Славяне, обращенные греками, не нуждались в подобном постижении христианства: им дали Библию и богослужение на славянском языке. Во второй половине IX столетия два грека, брата–миссионера, свв. Кирилл и Мефодий выполнили с учениками грандиозную работу по переложению греческих священных книг на старославянский, который в то время был более или менее общепринятым «литературным» языком славян. В следующем столетии культурный круг двора болгарского царя Симеона продолжил работу кирилловского поколения, переведя некоторые труды богословского и научного содержания. Так сложилась славянская литература, которой духовно кормилась средневековая Русь. Она получила церковную организацию из Греции, но книги, — а может быть, и первые проповедники, — пришли из Болгарии. Основной фонд этой литературы был более чем достаточен для новообращенного народа. Некоторые из переведенных сочинений порой оказывались выше понимания русских. На запасе знаний, полученных из-за рубежа, Русь прожила века; большая часть остальной литературы и новых переводов с греческого пришла на Русь из того же южнославянского источника — от сербов и болгар. У русских не было повода обращаться к греческим библиотекам за новой литературой. Сочинения на славянском носили по преимуществу практический и дидактический характер. Теоретический интерес у русских еще не пробуждался. Их интеллект рос замедленно, но не потому, что преобладали мистические наклонности, как это неоднократно утверждалось, а в силу отсутствия внешних поводов для оттачивания мысли. Таким образом, Библия и литургия на славянском языке оказались сомнительным подарком русской культуре. Но в то же время нельзя отрицать, что они были бесценным даром для русской духовной жизни. Народ мог слышать слово Божие и молиться на языке, очень близком к родному. В какой-то мере Евангелие было понятно даже людям совершенно необразованным. Отсюда ясно, почему плоды восточного христианского миссионерства были изначально богаче, чем западные, произраставшие на латинской почве. Не будет преувеличением предположить, что след Евангелия на русской земле оказался глубже, чем на земле тевтонских, а пожалуй, и романских народов. Такой априорный вывод подтверждается и общим впечатлением от памятников древнерусской литературы.

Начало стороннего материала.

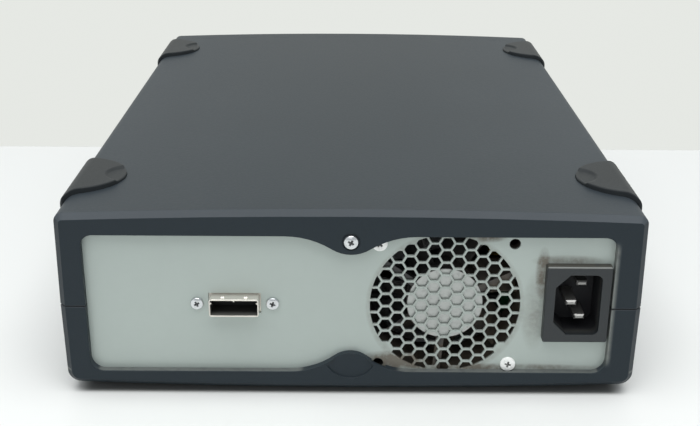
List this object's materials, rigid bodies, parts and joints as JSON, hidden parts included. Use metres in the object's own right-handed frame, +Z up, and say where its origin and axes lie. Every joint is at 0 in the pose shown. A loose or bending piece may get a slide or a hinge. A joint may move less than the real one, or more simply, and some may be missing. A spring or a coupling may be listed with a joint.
{
  "type": "data tape drive",
  "caption": "Desktop data tape drive: dark plastic case with rubber pads, hexagon fan grille, mains inlet and data port behind, cartridge door and loader in front.",
  "frame": {"origin": "on the surface the feet stand on, under the middle of the whole object", "axes": "+X to the right seen from the front, +Y from the front to the rear, +Z up"},
  "size_m": [0.2204, 0.3068, 0.0765],
  "materials": {
    "case_plastic": "fine moulded texture",
    "pad_rubber": "dull",
    "plate_steel": "zinc plated",
    "screw_steel": "zinc plated",
    "screw_black": "black oxide",
    "fan_black": "moulded",
    "label_film": "plain",
    "copper": "enamelled",
    "inlet_black": "moulded",
    "nickel": "bright",
    "port_insert": "moulded",
    "button_grey": "moulded",
    "light_green": "clear",
    "board_green": "solder mask",
    "switch_body": "moulded",
    "cast_metal": "as cast",
    "cover_steel": "zinc plated",
    "drive_plastic": "fine moulded texture",
    "gear_acetal": "acetal",
    "motor_steel": "plain",
    "roller_metal": "turned",
    "tape_yellow": "taped winding",
    "capacitor_film": "sleeve",
    "lead_grey": "jacket"
  },
  "bodies": {
    "case": {"top_shell": "case_plastic", "bottom_shell": "case_plastic", "front_bezel": "case_plastic", "top_pads": "pad_rubber", "bottom_feet": "pad_rubber", "rear_plate": "plate_steel", "chassis_tray": "plate_steel", "drive_rails": "plate_steel", "chassis_screws": "screw_steel", "port_screws": "screw_steel", "drive_screws": "screw_steel", "cover_screws": "screw_steel", "plate_screw": "screw_steel", "fan_screws": "screw_steel", "door_pin": "screw_steel", "door_spring": "screw_steel", "case_screws": "screw_black", "fan_frame": "fan_black", "fan_label": "label_film", "fan_stator": "copper", "inlet_body": "inlet_black", "inlet_pins": "nickel", "port_cage": "nickel", "port_receptacle": "port_insert", "power_light": "light_green", "status_lights": "light_green", "switch_board": "board_green", "drive_board": "board_green", "psu_board": "board_green", "eject_switch": "switch_body", "drive_base": "cast_metal", "psu_heatsink": "cast_metal", "drive_cover": "cover_steel", "guide_brackets": "cover_steel", "gear_stand": "cover_steel", "drive_bezel": "drive_plastic", "load_motor": "motor_steel", "supply_motor": "motor_steel", "takeup_motor": "motor_steel", "roller_posts": "motor_steel", "head_actuator": "motor_steel", "psu_transformer": "tape_yellow", "psu_capacitors": "capacitor_film", "data_cable": "lead_grey", "power_cable": "lead_grey"},
    "fan": {"fan_rotor": "fan_black"},
    "door": {"cartridge_door": "drive_plastic"},
    "eject": {"eject_button": "button_grey"},
    "power": {"power_button": "button_grey"},
    "cams": {"cam_plates": "cover_steel"},
    "cradle": {"cartridge_cradle": "cover_steel"},
    "gear": {"load_gear": "gear_acetal"},
    "pinion": {"motor_pinion": "gear_acetal"},
    "supply": {"supply_chuck": "gear_acetal"},
    "takeup": {"takeup_reel": "gear_acetal"},
    "roller_1": {"guide_roller_1": "roller_metal"},
    "roller_2": {"guide_roller_2": "roller_metal"},
    "roller_3": {"guide_roller_3": "roller_metal"},
    "roller_4": {"guide_roller_4": "roller_metal"},
    "head": {"tape_head": "motor_steel"}
  },
  "joints": [
    {"name": "fan_spin", "type": "hinge", "parent": "case", "child": "fan", "pos_m": [-0.0356, 0.138, 0.0373], "axis": [0, 1, 0], "continuous": true},
    {"name": "door_hinge", "type": "hinge", "parent": "case", "child": "door", "pos_m": [0.022, -0.1487, 0.055], "axis": [1, 0, 0], "range_deg": [0, 85], "stiffness_Nm_per_rad": 0.002},
    {"name": "eject_press", "type": "slide", "parent": "case", "child": "eject", "axis": [0, 1, 0], "range_m": [0, 0.0009], "stiffness_N_per_m": 400},
    {"name": "power_press", "type": "slide", "parent": "case", "child": "power", "axis": [0, 1, 0], "range_m": [0, 0.0012], "stiffness_N_per_m": 400},
    {"name": "cam_slide", "type": "slide", "parent": "case", "child": "cams", "axis": [0, 1, 0], "range_m": [0, 0.0125]},
    {"name": "cradle_lift", "type": "slide", "parent": "case", "child": "cradle", "axis": [0, 0, -1], "range_m": [0, 0.005]},
    {"name": "load_gear_turn", "type": "hinge", "parent": "case", "child": "gear", "pos_m": [-0.038, -0.0104, 0.0316], "axis": [1, 0, 0], "range_deg": [0, 112]},
    {"name": "motor_pinion_turn", "type": "hinge", "parent": "case", "child": "pinion", "pos_m": [-0.04, -0.00465, 0.04156], "axis": [-1, 0, 0], "range_deg": [0, 314]},
    {"name": "supply_spin", "type": "hinge", "parent": "case", "child": "supply", "pos_m": [0.022, -0.0769, 0.0252], "axis": [0, 0, 1], "continuous": true},
    {"name": "takeup_spin", "type": "hinge", "parent": "case", "child": "takeup", "pos_m": [0.048, 0.0136, 0.0322], "axis": [0, 0, 1], "continuous": true},
    {"name": "roller_1_spin", "type": "hinge", "parent": "case", "child": "roller_1", "pos_m": [-0.006, -0.0174, 0.0342], "axis": [0, 0, 1], "continuous": true},
    {"name": "roller_2_spin", "type": "hinge", "parent": "case", "child": "roller_2", "pos_m": [-0.02, -0.0054, 0.0342], "axis": [0, 0, 1], "continuous": true},
    {"name": "roller_3_spin", "type": "hinge", "parent": "case", "child": "roller_3", "pos_m": [-0.02, 0.0326, 0.0342], "axis": [0, 0, 1], "continuous": true},
    {"name": "roller_4_spin", "type": "hinge", "parent": "case", "child": "roller_4", "pos_m": [-0.006, 0.0446, 0.0342], "axis": [0, 0, 1], "continuous": true},
    {"name": "head_shift", "type": "slide", "parent": "case", "child": "head", "axis": [0, 0, 1], "range_m": [-0.0012, 0.0012]}
  ],
  "couplings": [
    {"joint": "cradle_lift", "follows": "cam_slide", "ratio": 0.4},
    {"joint": "load_gear_turn", "follows": "cam_slide", "rad_per_m": 156.25},
    {"joint": "motor_pinion_turn", "follows": "cam_slide", "rad_per_m": 437.5}
  ]
}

То же самое можно сказать и обо всех прочих славянских народах, унаследовавших кирилло–мефодиевскую традицию. Болгары X столетия, сербы средневековья и — в меньшей степени— чехо–моравы в XI столетии передавали русским не только хрестоматийную греческую литературу, но также и собственные труды болгарских, а возможно, даже и чешских авторов. Отсеять эти работы из оригинальной русской литературы за редким исключением невероятно трудно. Для точного выявления степени и характера вклада болгарской и чешской литературной традиции в русскую культурную и религиозную жизнь потребуются дополнительные исследования. Мы можем осмелиться только на два документально обоснованных замечания. Во–первых, писания болгарских авторов, таких, как Климент (Философ) и Константин Младший (Болгарский) проникнуты евангельским морализмом, вдохновленным Иоанном Златоустом. Во–вторых, они сохранили и развили великое кирилло–мефодиевское учение о национальном призвании и особых задачах всякой нации, приобщенной ко Вселенской Церкви. Таким образом, обе эти особенности, столь существенные для русского христианства, получили начало на славянском Западе и нашли на Руси благодатнейшую почву.